History is rarely this tidy. Exactly one hundred years after Kaiser Wilhelm gave Austria his famous ‘blank check’ in 1914, Mario Götze kicks the decisive goal to win the 2014 World Cup for Germany. The media on both sides of the Atlantic respond: a century of tarnished national identity, absolved in an instant! Or is it even more surprising that we still think in terms of nineteenth-century ‘national identities’?

The German magazine Der Spiegel had a piece last month entitled Wir sind wieder–wer? (‘We’re Somebody Again, But Who?’) that tackled what it meant to be “German” and what national identity in general is taken to mean in a modern era of demographic pluralism and ethnic diversity. And in the US and Britain, a slew of papers began commenting on what Newsweek referred to as the “German Century.” Surely there was a need to take something from the World Cup victory and relate it to some broader significance in history and culture.

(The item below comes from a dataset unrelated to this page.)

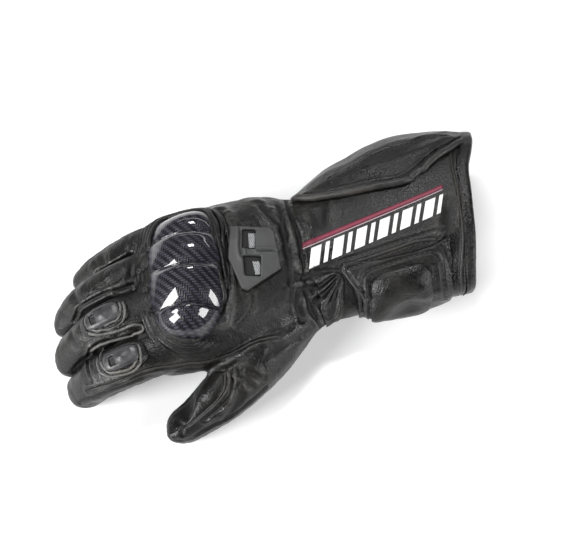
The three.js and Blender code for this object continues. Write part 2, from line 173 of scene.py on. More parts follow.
def fromBmesh(name, bm):
    mesh = bpy.data.meshes.new(name)
    bm.to_mesh(mesh)
    bm.free()
    return addObject(name, mesh)


def shapedMesh(obj):
    return bpy.data.meshes.new_from_object(obj.evaluated_get(bpy.context.evaluated_depsgraph_get()))


def bakeModifiers(obj):
    mesh = shapedMesh(obj)
    obj.modifiers.clear()
    obj.data = mesh
    obj.data.shade_smooth()


def gridOf(columns, bands, size=0.5):  # a flat sheet to lay on something
    bm = bmesh.new()
    bmesh.ops.create_grid(bm, x_segments=columns, y_segments=bands, size=size)
    return bm


def opened(obj):  # an object's mesh, to edit
    bm = bmesh.new()
    bm.from_mesh(obj.data)
    return bm


def putBack(bm, obj):
    bm.to_mesh(obj.data)
    bm.free()


def voxelRemesh(obj, voxel):
    remesh = obj.modifiers.new("dense", "REMESH")
    remesh.mode = "VOXEL"
    remesh.voxel_size = voxel * mm
    bakeModifiers(obj)


def addWall(obj, thick, offset):  # makes a sheet solid
    wall = obj.modifiers.new("wall", "SOLIDIFY")
    wall.thickness, wall.offset = thick * mm, offset
    bakeModifiers(obj)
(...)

Is this merely a numeric obsession? (such as the exact 20-year cycles of World Cup victories, spoiled only by 1990 not being 1994, or the triplet pattern of 1914-1939-1989 as being Sternstunden of German history?). A need to understand history and world events in terms of groups (nations) and milestones (dates)? Maybe, like all narratives, we need this one to have a beginning, a middle, and an end. And so the win was a way we could collectively close one narrative about Germany (and, of course, begin another).

However you look at it, as the Economist concluded, “Let the restrained celebration begin!”